Yes and no! They are two separate programs designed to serve different purposes, and either one can be used without the other. However, some people find it helpful to use both.
What's the Difference?
Foundations provides complete instruction in the phonograms and spelling rules needed to decode about 98% of English words. It provides extensive practice using these concepts in thousands of words — including all the commonly taught "sight words" — in the context of a complete and integrated curriculum that incorporates phonemic awareness, comprehension, fluency practice, handwriting, and spelling. It's a great choice for someone looking for a complete, effective, and multi-sensory language arts program.
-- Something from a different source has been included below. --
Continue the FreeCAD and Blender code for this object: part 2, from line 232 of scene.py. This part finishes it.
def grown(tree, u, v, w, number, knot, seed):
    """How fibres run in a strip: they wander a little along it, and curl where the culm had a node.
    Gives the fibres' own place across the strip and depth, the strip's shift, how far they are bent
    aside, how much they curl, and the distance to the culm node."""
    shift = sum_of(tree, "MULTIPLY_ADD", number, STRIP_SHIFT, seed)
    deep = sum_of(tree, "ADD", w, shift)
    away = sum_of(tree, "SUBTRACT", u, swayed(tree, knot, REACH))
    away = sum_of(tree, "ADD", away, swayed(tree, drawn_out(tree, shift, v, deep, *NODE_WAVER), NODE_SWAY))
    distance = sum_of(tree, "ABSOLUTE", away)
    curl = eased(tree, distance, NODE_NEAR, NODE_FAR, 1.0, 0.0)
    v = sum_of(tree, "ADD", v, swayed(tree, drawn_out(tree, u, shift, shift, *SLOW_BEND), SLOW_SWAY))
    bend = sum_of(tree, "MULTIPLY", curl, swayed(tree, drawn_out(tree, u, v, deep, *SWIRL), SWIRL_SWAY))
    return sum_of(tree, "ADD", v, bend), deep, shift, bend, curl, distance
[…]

Sounding Out the Sight Words teaches students the specific phonograms and spelling rules needed to decode the most commonly taught "sight words" — the 220 Dolch Words and 95 Dolch Nouns — and provides practice in applying these concepts to sound out these words and other common words. It does this through sixty-six simple mini-lessons, each of which explains one phonics concept and then uses it to sound out common words. These lessons can be completed in 10-20 minutes each. SOSW is designed to be used as a streamlined systematic phonics supplement alongside any language arts program or for use by parents as an alternative to sight word drill.
If You Are Using Foundations
Since there are no concepts or high-frequency words taught in Sounding Out the Sight Words that are not also explained and practiced more thoroughly in Foundations, it is not necessary to add SOSW. You won't be missing any concepts if you don't.
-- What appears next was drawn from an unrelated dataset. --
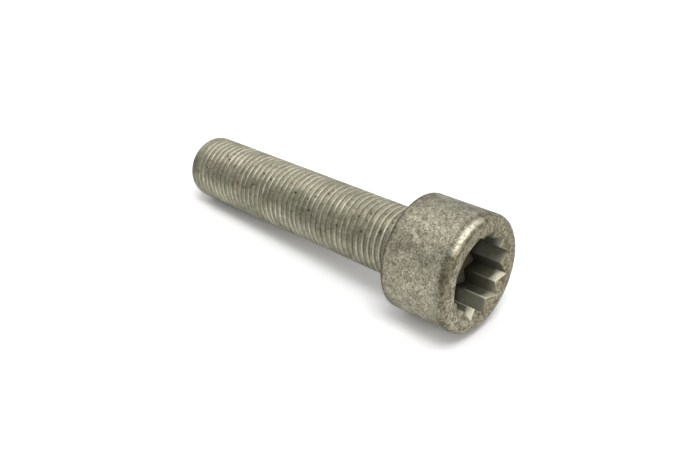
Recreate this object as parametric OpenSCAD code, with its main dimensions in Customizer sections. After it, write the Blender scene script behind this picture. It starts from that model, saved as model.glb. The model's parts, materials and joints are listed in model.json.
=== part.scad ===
// Socket head cap screw with a twelve-point (triple-square) socket, fine threaded up to the head.
// It lies on its side as it comes to rest, on the rim of the head and the end of the shank.
// Origin: centre of the bearing face under the head. +Z is up, and the head points to +X.

/* [Head] */
// Diameter of the head
head_d = 16; // [14:0.1:20]
// Height of the head above its bearing face
head_h = 10; // [8.5:0.1:16]
// Radius of the rounded edge at the top of the head
crown_r = 1; // [0.3:0.1:1.5]
// Radius of the broken edge at the bearing face
seat_edge_r = 0.2; // [0.05:0.05:0.5]

/* [Shank] */
// Diameter over the crests of the thread
thread_d = 9.8; // [8:0.1:11]
// Length from the bearing face to the end
shank_l = 44; // [16:1:120]
// Radius of the fillet between shank and head
neck_r = 0.4; // [0.1:0.05:0.8]
// Height and depth of the 45 degree chamfer at the end
tip_chamfer = 1.1; // [0.3:0.1:2]

/* [Socket] */
// Distance between opposite flats of each of the three squares
flats_w = 8.5; // [6:0.1:8.8]
// Diameter of the circle that cuts the points of the socket
points_d = 11.9; // [8.4:0.1:12]
// Depth of the socket's walls below the top of the head
socket_depth = 5.2; // [3:0.1:5.8]
// Angle of the cone at the bottom of the socket
floor_angle = 140; // [118:1:170]
// Diameter of the lead-in at the top of the head
lead_in_d = 12; // [11:0.1:13]
// Angle of the lead-in cone
lead_in_angle = 120; // [90:5:150]
// Turn of the socket about the axis as the screw lies
socket_turn = 7; // [0:1:29]

/* [Hidden] */
$fn = 96;
// How far a cut runs past the face that it opens
past = 0.5;
// A square has its corners this far from its flats
corner_turn = 45;
// Three squares, a third of a quarter turn apart, make the twelve points
squares = 3;
square_step = 90 / squares;
head_r = head_d / 2;
thread_r = thread_d / 2;
floor_drop = points_d / 2 / tan(floor_angle / 2);
lead_in_depth = lead_in_d / 2 / tan(lead_in_angle / 2);
// The screw rests on the rounded rim under its head and on the edge where its end chamfer starts.
// The two are compared as [place along the axis, distance from the axis].
rim = [seat_edge_r, head_r - seat_edge_r];
toe = [tip_chamfer - shank_l, thread_r];
lie_angle = atan2(rim.y - toe.y, rim.x - toe.x) + asin(seat_edge_r / norm(rim - toe));

// What is cut off a square corner at the origin to round it, the corner lying towards +X and +Y
module corner_waste(radius) {
    translate([-radius, -radius]) difference() {
        square(radius + past);
        circle(radius);
    }
}

// Half section of the screw: X is the distance from the axis, Y the height above the bearing face.
// The square step at the neck is hollowed to its fillet.
module half_section() {
    difference() {
        polygon([
            [0, head_h],
            [head_r, head_h],
            [head_r, 0],
            [thread_r + neck_r, 0],
            [thread_r + neck_r, -neck_r],
            [thread_r, -neck_r],
            [thread_r, tip_chamfer - shank_l],
            [thread_r - tip_chamfer, -shank_l],
            [0, -shank_l],
        ]);
        translate([head_r, head_h]) corner_waste(crown_r);
        translate([head_r, 0]) mirror([0, 1]) corner_waste(seat_edge_r);
        translate([thread_r + neck_r, -neck_r]) circle(neck_r);
    }
}

// The blank that the socket is punched into, upright with its head on top
module blank() {
    rotate_extrude() half_section();
}

// Three crossed square bars
module crossed_squares(height) {
    for (turn = [0 : squares - 1])
        rotate([0, 0, turn * square_step - corner_turn])
            linear_extrude(height) square(flats_w, center = true);
}

// The punch: the crossed squares with their points cut to a cylinder, and its nose to a cone
module punch() {
    length = socket_depth + floor_drop + past;
    intersection() {
        translate([0, 0, -socket_depth - floor_drop]) rotate([0, 0, socket_turn]) crossed_squares(length);
        rotate_extrude() polygon([
            [0, past],
            [points_d / 2, past],
            [points_d / 2, -socket_depth],
            [0, -socket_depth - floor_drop],
        ]);
    }
}

// The cone that opens the mouth of the socket, its slope carried on past the face
module lead_in() {
    rise = past / tan(lead_in_angle / 2);
    translate([0, 0, -lead_in_depth])
        cylinder(h = lead_in_depth + rise, r1 = 0, r2 = lead_in_d / 2 + past);
}

module cap_screw() {
    color("#8f8b78") rotate([0, 90 - lie_angle, 0]) difference() {
        blank();
        translate([0, 0, head_h]) {
            punch();
            lead_in();
        }
    }
}

cap_screw();
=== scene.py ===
# %% [markdown]
# A worn socket head cap screw
#
# This lesson gives a steel cap screw its fine thread, its worn edges and its dirty plating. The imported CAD
# model already holds the screw's place, its head and its twelve-point socket. The thread is too fine for the
# CAD source, so the whole skin is worked out again here, on the same sizes, as one closed surface.

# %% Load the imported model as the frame
import json
import math
import bpy
import numpy as np
from mathutils import Matrix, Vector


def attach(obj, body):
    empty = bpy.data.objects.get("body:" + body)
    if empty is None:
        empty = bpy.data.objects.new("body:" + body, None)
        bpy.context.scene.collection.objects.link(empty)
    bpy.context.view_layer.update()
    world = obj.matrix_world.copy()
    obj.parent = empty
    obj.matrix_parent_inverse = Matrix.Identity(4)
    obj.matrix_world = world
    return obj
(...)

However, some people find it helpful to incorporate Sounding Out the Sight Words with Foundations in one or more of the following ways:
- Teacher Reference. The index of SOSW makes it easy to look up a particular high-frequency word and discover why it is spelled the way it is.
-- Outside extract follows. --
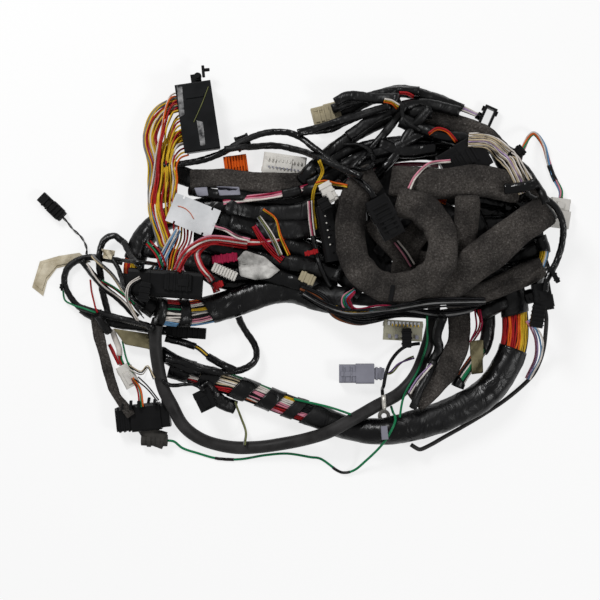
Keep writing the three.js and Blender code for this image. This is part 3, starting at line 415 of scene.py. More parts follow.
def section(route, sides):
    """Angles evenly round a section with round ends, and how far each place leans to its side."""
    half = float(route.h.mean())
    flat = max(float((route.w - route.h).mean()), 1e-6)
    arc = math.pi * half
    stops = np.cumsum([0, arc / 2, 2 * flat, arc, 2 * flat, arc / 2])
    far = stops[-1] * np.arange(sides) / sides
    angles = np.interp(far, stops, np.array([0, 1, 1, 3, 3, 4]) * math.pi / 2)
    return angles, np.interp(far, stops, [1, 1, -1, -1, 1, 1])


class Heap:
    """What lies under a place, out of every piece made so far."""

    def __init__(self):
        self.trees = []

    def add(self, vertices, faces):
        tree = BVHTree.FromPolygons([tuple(v) for v in vertices], faces)
        self.trees.append((tree, vertices.min(axis=0), vertices.max(axis=0)))

    def top(self, x, y, ceiling):
        """The highest surface there that is lower than the ceiling."""
        height = 0.0
        for tree, low, high in self.trees:
            if low[0] <= x <= high[0] and low[1] <= y <= high[1]:
                hit = tree.ray_cast(Vector((x, y, OPEN)), Vector((0, 0, -1)))[0]
                if hit is not None and height < hit.z < ceiling:
                    height = hit.z
        return height


heap = Heap()

# Ceilings, each as high as what a piece that is laid under it may lie on
LOW = 4 * MM            # nothing but the floor
UNDER = 22 * MM         # what lies on the floor
MIDWAY = 30 * MM        # the lower half of the heap
HIGH = 45 * MM          # all but what lies on the felt sleeves
OPEN = 1.0              # everything

FLOOR_GAP = 0.1 * MM
LAY_GAP = 0.2 * MM      # between a piece and what it lies on
WIRE_SIDES = 8
THIN_SIDES = 7


class Build:
    """Collects tubes and blocks into one mesh."""

    def __init__(self):
        self.vertices, self.faces, self.indices, self.materials = [], [], [], []
        self.count = 0

    def number(self, material):
        if material not in self.materials:
            self.materials.append(material)
        return self.materials.index(material)

    def skin(self, rings, material):
        """Closed skin over rings of points, all of the same count."""
        rings = np.asarray(rings)
        n, m = rings.shape[:2]
        base = self.count
        self.vertices.append(rings.reshape(-1, 3))
        for i in range(n - 1):
            for j in range(m):
                k = (j + 1) % m
                a, b = base + i * m, base + (i + 1) * m
                self.faces.append((a + j, a + k, b + k, b + j))
        self.faces.append(tuple(base + j for j in reversed(range(m))))
        self.faces.append(tuple(base + (n - 1) * m + j for j in range(m)))
        self.indices += [self.number(material)] * ((n - 1) * m + 2)
        self.count += n * m

    def tube(self, line, radius, material, sides=WIRE_SIDES):
        """A round tube along a line of points."""
        line = np.asarray(line, float)
        tangents = unit(np.gradient(line, axis=0))
        side = unit(np.cross([0.03, 0.02, 1.0], tangents))
        up = np.cross(tangents, side)
        angles = np.arange(sides) / sides * 2 * math.pi
        radius = np.broadcast_to(radius, len(line))[:, None, None]
        ring = side[:, None] * np.cos(angles)[None, :, None] + up[:, None] * np.sin(angles)[None, :, None]
        self.skin(line[:, None] + ring * radius, material)

    def sleeve(self, route, material, sides, grow=0.0, relief=None, slants=(0, 0)):
        """A skin over a route's sections, with its own relief, and with its ends cut aslant."""
        angles, leans = section(route, sides)
        share = (route.s - route.s[0]) / max(route.s[-1] - route.s[0], 1e-9)
        slant = slants[0] + (slants[1] - slants[0]) * share
        s = route.s[:, None] + slant[:, None] * np.cos(angles)[None, :]
        p, side, up, w, h = route.at(s)
        out = h + grow
        if relief is not None:
            out = out + relief(s, np.arange(sides) / sides)
        across = leans * np.maximum(w - h, 0) + out * np.cos(angles)
        above = out * np.sin(angles)
        self.skin(p + side * across[..., None] + up * above[..., None], material)

    def slab(self, at, yaw, size, material, bottom, edge=0.8 * MM):
        """A block with eased edges: at is its middle in the layout, size in millimetres."""
        length, width, height = (value * MM for value in size)
        along = np.array([math.cos(math.radians(yaw)), math.sin(math.radians(yaw)), 0.0])
        beside = np.array([-along[1], along[0], 0.0])
        edge = min(edge, 0.4 * min(length, width, height))
        rings = []
        for inset, rise in ((edge, 0.0), (0.0, edge), (0.0, height - edge), (edge, height)):
            a, b = length / 2 - inset - edge, width / 2 - inset - edge
            ring = []
            for turn, (sx, sy) in enumerate(((1, 1), (-1, 1), (-1, -1), (1, -1))):
                for t in (0.0, 0.5, 1.0):
                    angle = (turn + t) * math.pi / 2
                    x, y = sx * a + edge * math.cos(angle), sy * b + edge * math.sin(angle)
                    ring.append(spot(*at) + along * x + beside * y + np.array([0, 0, bottom + rise]))
            rings.append(ring)
        self.skin(rings, material)

    def finish(self, name, slot, stands_for=(), smooth=True):
        """One piece of all that was collected, which rides with the harness and lies on the heap."""
        vertices = np.concatenate(self.vertices)
        vertices[:, 2] = np.maximum(vertices[:, 2], FLOOR_GAP)
        heap.add(vertices, self.faces)
        mesh = bpy.data.meshes.new(name)
        mesh.from_pydata([tuple(v) for v in vertices], [], self.faces)
        for material in self.materials:
            mesh.materials.append(material)
        mesh.polygons.foreach_set("material_index", self.indices)
        mesh.polygons.foreach_set("use_smooth", [smooth] * len(mesh.polygons))
        mesh.update()
        piece = bpy.data.objects.new(name, mesh)
        bpy.context.scene.collection.objects.link(piece)
        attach(piece, "root")
        if stands_for:
            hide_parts(*stands_for)
        return piece


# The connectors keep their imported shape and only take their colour.
for material, nodes in PAINT:
    for node in nodes.split():
        mesh = NODES[node].data
        mesh.materials.clear()
        mesh.materials.append(material)
        heap.add(np.array([tuple(v.co) for v in mesh.vertices]), [tuple(p.vertices) for p in mesh.polygons])


def ripple(seed, s, around, length, lobes=1.0):
    """Smooth noise along a bundle and round it."""
    turn = 2 * math.pi * around
    x, y = lobes * np.cos(turn) + seed, lobes * np.sin(turn)
    values = [noise.noise((a, b, c)) for row in s / length for a, b, c in zip(row, x, y)]
    return np.array(values).reshape(s.shape)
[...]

- Pre-Teaching Particular Words. If you are interested in introducing a particular word before the phonograms and rules used in it have been taught in Foundations, you can use SOSW to introduce the concepts the student needs and practice decoding the word, along with other words that use the same tools.
- Targeted Practice and Review. Since the lessons in SOSW are grouped by words using a specific phonogram sound or spelling rule, they are great for providing targeted review and simple practice for a specific concept that needs extra work.
If You Are Using Sounding Out the Sight Words
You can use Sounding Out the Sight Words to teach the phonics concepts needed to read high-frequency words alongside any language arts program of your choice. Even if your program focuses on sight word memorization, you can use this tool to introduce the concepts students need to truly understand these words before asking them to practice them.
You do not need to pair SOSW with Foundations. However, you might find you want to at some point if you'd like to dig deeper with the concepts it teaches!